In the listing below, locate the line that contains "material.use_nodes = True" and the line that contains "from mathutils import Matrix, Vector". Restate word for word those two lines and every line between them, and nothing else.

• DATA:
::::::::

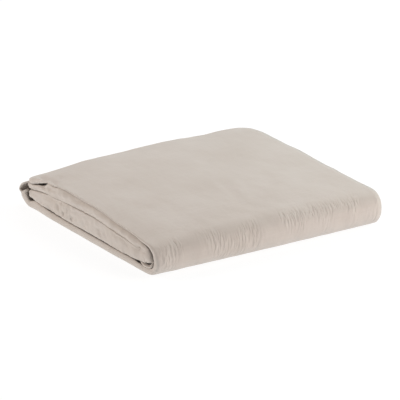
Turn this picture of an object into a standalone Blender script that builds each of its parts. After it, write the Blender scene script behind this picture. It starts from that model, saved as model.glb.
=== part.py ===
"""A fitted sheet of soft brushed cotton, folded into a square packet for the shelf.

The cloth is first folded lengthways into a strip six layers thick: a thin pair that ends up on
the outside, and a fuller bundle of four. The strip is then folded over and over on itself, so
its five runs lie back and forth on each other: the heart in the middle, one run under it, one
over it, the under run that lies on the shelf, and the cover on top. The whole sheet is one
piece of cloth with a small space between its layers.

The closed front fold lies along X at the front (-Y), and the folded end looks towards -X.
"""

import math

import bpy

WIDTH = 0.354  # folded end to the far end, along X
DEPTH = 0.352  # front fold to the tip of the back loop, along Y
CLOTH = 0.0010  # thickness of the cloth
SPACE = 0.0003  # least space between two layers

LEFT = -WIDTH / 2
RIGHT = WIDTH / 2
BACK = DEPTH / 2

LAYERS = 6
PITCH = CLOTH + SPACE
PRESSED = LAYERS * CLOTH + (LAYERS - 1) * SPACE  # the strip pressed as flat as it goes

# Height of the packet's upper face: a row for each of the places along Y where every run is
# divided, and a column for each place along X where every layer is divided.
COLUMNS = (LEFT, -0.150, -0.085, 0.050, RIGHT)
TOP_HEIGHT = (
    # y, folded end, just inside it, further in, middle, far end
    (-0.150, 0.0415, 0.0440, 0.0485, 0.0505, 0.0480),
    (-0.110, 0.0465, 0.0495, 0.0530, 0.0540, 0.0485),
    (-0.030, 0.0550, 0.0562, 0.0570, 0.0575, 0.0520),
    (0.060, 0.0560, 0.0570, 0.0580, 0.0580, 0.0550),
    (0.115, 0.0495, 0.0530, 0.0560, 0.0575, 0.0550),
    (0.156, 0.0400, 0.0430, 0.0495, 0.0535, 0.0515),
)
DIVISIONS = tuple(row[0] for row in TOP_HEIGHT[1:-1])

# Share of that height which each run's upper face reaches at the folded end. Away from it the
# shares are evened out to fifths, by the part given for each column.
EVENED = (0.0, 0.45, 1.0, 1.0, 1.0)
SHARES = (
    # y, under, first under, heart, first over
    (-0.150, 0.190, 0.385, 0.605, 0.800),
    (-0.110, 0.175, 0.345, 0.620, 0.815),
    (-0.030, 0.175, 0.325, 0.640, 0.845),
    (0.060, 0.175, 0.335, 0.645, 0.845),
    (0.115, 0.185, 0.370, 0.635, 0.825),
    (0.156, 0.197, 0.400, 0.620, 0.802),
)

# The runs in the order in which the strip passes through them. The level counts from the shelf.
RUNS = (
    # level, from y, to y
    (2, -0.1425, 0.1480),  # heart
    (1, 0.1480, -0.1430),  # first under
    (3, -0.1430, 0.1490),  # first over
    (0, 0.1490, -0.1445),  # under
    (4, -0.1445, 0.1560),  # cover
)

# The fold after each run but the last: how far its middle line swings out, how much of that is
# lost towards the two ends, how square its bend is, at what share of its height its tip lies at
# the folded end and at the far end, and in how many steps it is made.
FOLDS = (
    # swing, lost at the ends, squareness, tip at the folded end, tip at the far end, steps
    (0.0052, 0.0, 2.0, 0.50, 0.50, 5),
    (0.0150, 0.0025, 2.0, 0.48, 0.54, 6),
    (0.0232, 0.0, 2.0, 0.50, 0.50, 6),
    (0.0284, 0.0040, 2.4, 0.45, 0.62, 7),
)

# How far the closed folds of the outer pair and of the bundle stand in from the folded end, and
# how far the cloth's two ends stand in from the far end. A row for each run and fold, in order.
EDGES = (
    # pair, bundle, far end
    (0.0070, 0.0010, 0.0040),
    (0.0050, 0.0010, 0.0030),
    (0.0070, 0.0010, 0.0035),
    (0.0050, 0.0010, 0.0030),
    (0.0075, 0.0030, 0.0020),
    (0.0010, 0.0080, 0.0020),
    (0.0010, 0.0025, 0.0015),
    (0.0005, 0.0015, 0.0000),
    (0.0000, 0.0070, 0.0000),
)
BOW = 0.0018  # how much further the folded end reaches in its middle than at its corners

# The layers in the order in which the cloth passes through them, numbered from the strip's outer
# face inwards. It turns at the folded end after the first, third and fifth.
CLOTH_ORDER = (0, 1, 2, 5, 4, 3)
INNER_FOLD = (3, 4)  # the fold that lies inside the one between the third and last layers
FULLEST_BEND = 0.0045  # no closed fold bulges further than this
CUT_IN = 0.0020  # how far the two cut edges stand in from the folds beside them
TURN_STEPS = 4


def between(value, rows):
    """The columns of a table at a value of its first column, on straight lines between its rows."""
    value = min(max(value, rows[0][0]), rows[-1][0])
    upper = next(i for i in range(1, len(rows)) if value <= rows[i][0])
    before, after = rows[upper - 1], rows[upper]
    part = (value - before[0]) / (after[0] - before[0])
    return [low + part * (high - low) for low, high in zip(before[1:], after[1:])]


def evened(x):
    """How far the runs and layers are spaced evenly, from 0 at the folded end to 1."""
    return between(x, list(zip(COLUMNS, EVENED)))[0]


def level_faces(x, y, level):
    """Heights of a run's lower and upper faces."""
    height = between(x, list(zip(COLUMNS, between(y, TOP_HEIGHT))))[0]
    shares = [0.0, *between(y, SHARES), 1.0]
    even = evened(x)
    low, high = (
        height * ((1 - even) * shares[n] + even * n / len(RUNS)) for n in (level, level + 1)
    )
    return low, high - (SPACE if level < len(RUNS) - 1 else 0.0)


def run_place(x, y, level):
    """Middle height and thickness of the strip in a run."""
    low, high = level_faces(x, y, level)
    return (low + high) / 2, high - low


def run_stations(number):
    """The places along one run, each as a function of x that gives point, normal, thickness."""
    level, start, end = RUNS[number]
    outward = 1 if number % 2 == 0 else -1

    def at(y):
        def place(x):
            middle, thick = run_place(x, y, level)
            return y, middle, 0.0, outward, thick

        return place

    divisions = DIVISIONS if start < end else DIVISIONS[::-1]
    return [at(y) for y in (start, *divisions, end)]


def fold_stations(number):
    """The places round the fold after a run, evenly spaced in the angle that the strip turns."""
    swing, lost, squareness, tip_folded, tip_far, steps = FOLDS[number]
    level_before, _, y_bend = RUNS[number]
    level_after = RUNS[number + 1][0]
    side = 1 if number % 2 == 0 else -1

    def at(turn):
        def place(x):
            before, after = run_place(x, y_bend, level_before), run_place(x, y_bend, level_after)
            (low, thick_low), (high, thick_high) = sorted((before, after))
            (tip,) = between(x, ((LEFT, tip_folded), (RIGHT, tip_far)))
            tip_height = low + tip * (high - low)
            reach = swing - lost * (x / RIGHT) ** 2
            rise = high - tip_height if turn > 0 else tip_height - low
            out, up = math.cos(turn), abs(math.sin(turn))
            power = 1 / (squareness - 1)
            along, across = (reach * out) ** power, (rise * up) ** power
            size = (along**squareness + across**squareness) ** (1 / squareness)
            thick_run = thick_high if turn > 0 else thick_low
            thick = PRESSED + (thick_run - PRESSED) * up**2
            y = y_bend + side * reach * along / size
            z = tip_height + math.copysign(rise * across / size, turn)
            return y, z, side * out, math.sin(turn), thick

        return place

    start = math.pi / 2 if level_before > level_after else -math.pi / 2
    return [at(start * (1 - 2 * step / steps)) for step in range(1, steps)]


def strip_stations():
    """Every place along the strip, with its progress: the middle of a run or fold is at the
    number of its row in the table of edges, and it reaches halfway to the rows beside it."""
    stations = []
    for number in range(len(RUNS)):
        places = run_stations(number)
        run_start = 2 * number - 0.5
        for i, place in enumerate(places):
            stations.append((run_start + i / (len(places) - 1), place))
        if number < len(FOLDS):
            places = fold_stations(number)
            fold_start = run_start + 1
            for i, place in enumerate(places, start=1):
                stations.append((fold_start + i / (len(places) + 1), place))
    return stations


def layer_height(layer, x, thick):
    """Height of a layer's middle over the strip's middle: packed outer pair, then the bundle."""
    room = thick - CLOTH
    even = evened(x)
    pair = PITCH / room
    packed = (0.0, pair, 2 * pair, 2 * pair + (1 - 2 * pair) / 3, 1 - (1 - 2 * pair) / 3, 1.0)
    share = (1 - even) * packed[layer] + even * layer / (LAYERS - 1)
    return room * (0.5 - share)


def bend_depth(layer, following, heights):
    """How far the fold between two layers reaches past the place where they end."""
    half = abs(heights[layer] - heights[following]) / 2
    if following < layer and {layer, following} == set(INNER_FOLD):
        room_inside = min(abs(heights[2] - heights[5]) / 2, FULLEST_BEND) - PITCH
        return min(half, room_inside)
    return min(half, FULLEST_BEND)


def layer_stretch(turn, edges, thick_at):
    """Where a layer begins and ends along X, in the direction in which the cloth runs."""
    folded_end, far_end, pair_in, bundle_in = edges
    layer = CLOTH_ORDER[turn]
    stand_in = pair_in if layer < 2 else bundle_in
    heights = [layer_height(n, LEFT, thick_at(LEFT)) for n in range(LAYERS)]
    outer_bend = (0, 1) if layer < 2 else (2, 5)
    near = folded_end + stand_in + CLOTH / 2 + bend_depth(*outer_bend, heights)
    cut = turn in (0, LAYERS - 1)
    far = far_end - (CUT_IN if cut else CLOTH / 2 + PITCH / 2)
    columns = (near, *COLUMNS[1:-1], far)
    return columns[::-1] if turn % 2 == 0 else columns


def section(progress, place):
    """The two sides of the cloth across the strip at one place, as points in space."""
    pair_in, bundle_in, far_in = between(
        progress, [(row, *edges) for row, edges in enumerate(EDGES)]
    )
    folded_end = LEFT + BOW * (place(0.0)[0] / BACK) ** 2
    edges = (folded_end, RIGHT - far_in, pair_in, bundle_in)
    sides = ([], [])

    def thick_at(x):
        return place(x)[4]

    def add(x, height, lean_x, lean_height):
        """A point on each side of the cloth, half its thickness along its own normal."""
        y, z, normal_y, normal_z, _ = place(x)
        for side, sign in zip(sides, (1, -1)):
            half = sign * CLOTH / 2
            reach = height + half * lean_height
            side.append((x + half * lean_x, y + reach * normal_y, z + reach * normal_z))

    for turn, layer in enumerate(CLOTH_ORDER):
        left = turn % 2 == 0
        side_up = 1 if left else -1
        for x in layer_stretch(turn, edges, thick_at):
            add(x, layer_height(layer, x, thick_at(x)), 0.0, side_up)
        if turn + 1 == LAYERS:
            break
        following = CLOTH_ORDER[turn + 1]
        heights = [layer_height(n, x, thick_at(x)) for n in range(LAYERS)]
        middle = (heights[layer] + heights[following]) / 2
        half = (heights[layer] - heights[following]) / 2
        depth = bend_depth(layer, following, heights) if left else PITCH / 2
        outward = -1 if left else 1
        outer_side = math.copysign(side_up, side_up * half)
        for step in range(1, TURN_STEPS):
            angle = math.pi * step / TURN_STEPS
            add(
                x + outward * depth * math.sin(angle),
                middle + half * math.cos(angle),
                outer_side * outward * math.sin(angle),
                outer_side * math.copysign(math.cos(angle), half * math.cos(angle)),
            )
    return sides


def folded_cloth():
    """Vertices and faces of the whole sheet: two sides of the cloth and the rim between them."""
    vertices, faces, rows = [], [], []
    for progress, place in strip_stations():
        row = []
        for side in section(progress, place):
            row.append(range(len(vertices), len(vertices) + len(side)))
            vertices.extend(side)
        rows.append(row)
    across = len(rows[0][0])

    def add_face(a, b, c, d):
        """Two triangles, split the same way on every layer so that the layers stay parallel."""
        along_x = vertices[b][0] - vertices[a][0]
        along_y = vertices[c][1] - vertices[b][1]
        if along_x * along_y > 0:
            faces.extend(((a, b, c), (a, c, d)))
        else:
            faces.extend(((a, b, d), (b, c, d)))

    for (upper, lower), (next_upper, next_lower) in zip(rows, rows[1:]):
        for i in range(across - 1):
            add_face(upper[i + 1], upper[i], next_upper[i], next_upper[i + 1])
            add_face(lower[i], lower[i + 1], next_lower[i + 1], next_lower[i])
        add_face(upper[0], lower[0], next_lower[0], next_upper[0])
        add_face(lower[-1], upper[-1], next_upper[-1], next_lower[-1])
    for i in range(across - 1):
        upper, lower = rows[0]
        add_face(upper[i + 1], lower[i + 1], lower[i], upper[i])
        upper, lower = rows[-1]
        add_face(upper[i], lower[i], lower[i + 1], upper[i + 1])
    return vertices, faces


def brushed_cotton():
    """Undyed, slightly warm grey-beige cloth."""
    material = bpy.data.materials.new("brushed_cotton")
    material.use_nodes = True
    shader = material.node_tree.nodes["Principled BSDF"]
    shader.inputs["Base Color"].default_value = (0.62, 0.55, 0.49, 1.0)
    shader.inputs["Roughness"].default_value = 0.95
    shader.inputs["Metallic"].default_value = 0.0
    return material


def main():
    for old in list(bpy.data.objects):
        bpy.data.objects.remove(old)
    collection = bpy.data.collections.new("folded_fitted_sheet")
    bpy.context.scene.collection.children.link(collection)
    vertices, faces = folded_cloth()
    mesh = bpy.data.meshes.new("fitted_sheet")
    mesh.from_pydata(vertices, [], faces)
    mesh.validate()
    mesh.materials.append(brushed_cotton())
    sheet = bpy.data.objects.new("fitted_sheet", mesh)
    collection.objects.link(sheet)
    mesh.shade_smooth()
    mesh.set_sharp_from_angle(angle=math.radians(40))


main()
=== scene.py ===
# %% [markdown]
# # A fitted sheet, folded for the shelf
#
# The object is one big piece of brushed cotton. Folded lengthways it makes a strip of six
# layers, and the strip is then folded over and over on itself until it is a flat square packet.
# The solid model already has every layer in its place, but its folds are plain and its faces are
# coarse. Here the same folding is worked out again on a fine grid, and the softness is added:
# rounded puffs where the bundle of layers turns back, dimples, gathers along the front roll,
# and shallow creases on the cover.

# %% Load the frame
import math

import bpy
import numpy as np
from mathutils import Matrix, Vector


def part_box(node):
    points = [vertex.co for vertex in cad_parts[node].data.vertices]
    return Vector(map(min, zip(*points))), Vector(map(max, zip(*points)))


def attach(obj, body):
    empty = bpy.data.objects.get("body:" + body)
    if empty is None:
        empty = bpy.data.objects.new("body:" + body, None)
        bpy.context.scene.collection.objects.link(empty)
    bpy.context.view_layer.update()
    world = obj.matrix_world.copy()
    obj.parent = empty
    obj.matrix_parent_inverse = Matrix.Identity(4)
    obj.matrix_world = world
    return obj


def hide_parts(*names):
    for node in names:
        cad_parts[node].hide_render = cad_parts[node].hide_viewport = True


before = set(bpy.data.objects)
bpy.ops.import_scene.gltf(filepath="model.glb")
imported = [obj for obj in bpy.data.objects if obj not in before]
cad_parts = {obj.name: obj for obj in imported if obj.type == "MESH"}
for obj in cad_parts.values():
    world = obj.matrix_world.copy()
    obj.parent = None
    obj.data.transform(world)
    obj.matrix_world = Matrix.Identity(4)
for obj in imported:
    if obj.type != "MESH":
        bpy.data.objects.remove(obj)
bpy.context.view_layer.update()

low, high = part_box("fitted_sheet")
LEFT, RIGHT = low.x, high.x
FRONT, BACK = low.y, high.y
TOP = high.z
HALF_WIDTH = (RIGHT - LEFT) / 2
HALF_DEPTH = (BACK - FRONT) / 2
print("packet", [round(1000 * side, 1) for side in high - low], "mm")

# %% [markdown]
# ## The camera
#
# A packet on a shelf is seen from above one corner. A long lens from four metres away keeps the
# packet's sides nearly parallel. The camera is placed by its angle round the packet and its
# angle above the floor, so that the view can be read straight from the numbers.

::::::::

• EXERCISE SOLUTION:
    material.use_nodes = True
    shader = material.node_tree.nodes["Principled BSDF"]
    shader.inputs["Base Color"].default_value = (0.62, 0.55, 0.49, 1.0)
    shader.inputs["Roughness"].default_value = 0.95
    shader.inputs["Metallic"].default_value = 0.0
    return material


def main():
    for old in list(bpy.data.objects):
        bpy.data.objects.remove(old)
    collection = bpy.data.collections.new("folded_fitted_sheet")
    bpy.context.scene.collection.children.link(collection)
    vertices, faces = folded_cloth()
    mesh = bpy.data.meshes.new("fitted_sheet")
    mesh.from_pydata(vertices, [], faces)
    mesh.validate()
    mesh.materials.append(brushed_cotton())
    sheet = bpy.data.objects.new("fitted_sheet", mesh)
    collection.objects.link(sheet)
    mesh.shade_smooth()
    mesh.set_sharp_from_angle(angle=math.radians(40))


main()
=== scene.py ===
# %% [markdown]
# # A fitted sheet, folded for the shelf
#
# The object is one big piece of brushed cotton. Folded lengthways it makes a strip of six
# layers, and the strip is then folded over and over on itself until it is a flat square packet.
# The solid model already has every layer in its place, but its folds are plain and its faces are
# coarse. Here the same folding is worked out again on a fine grid, and the softness is added:
# rounded puffs where the bundle of layers turns back, dimples, gathers along the front roll,
# and shallow creases on the cover.

# %% Load the frame
import math

import bpy
import numpy as np
from mathutils import Matrix, Vector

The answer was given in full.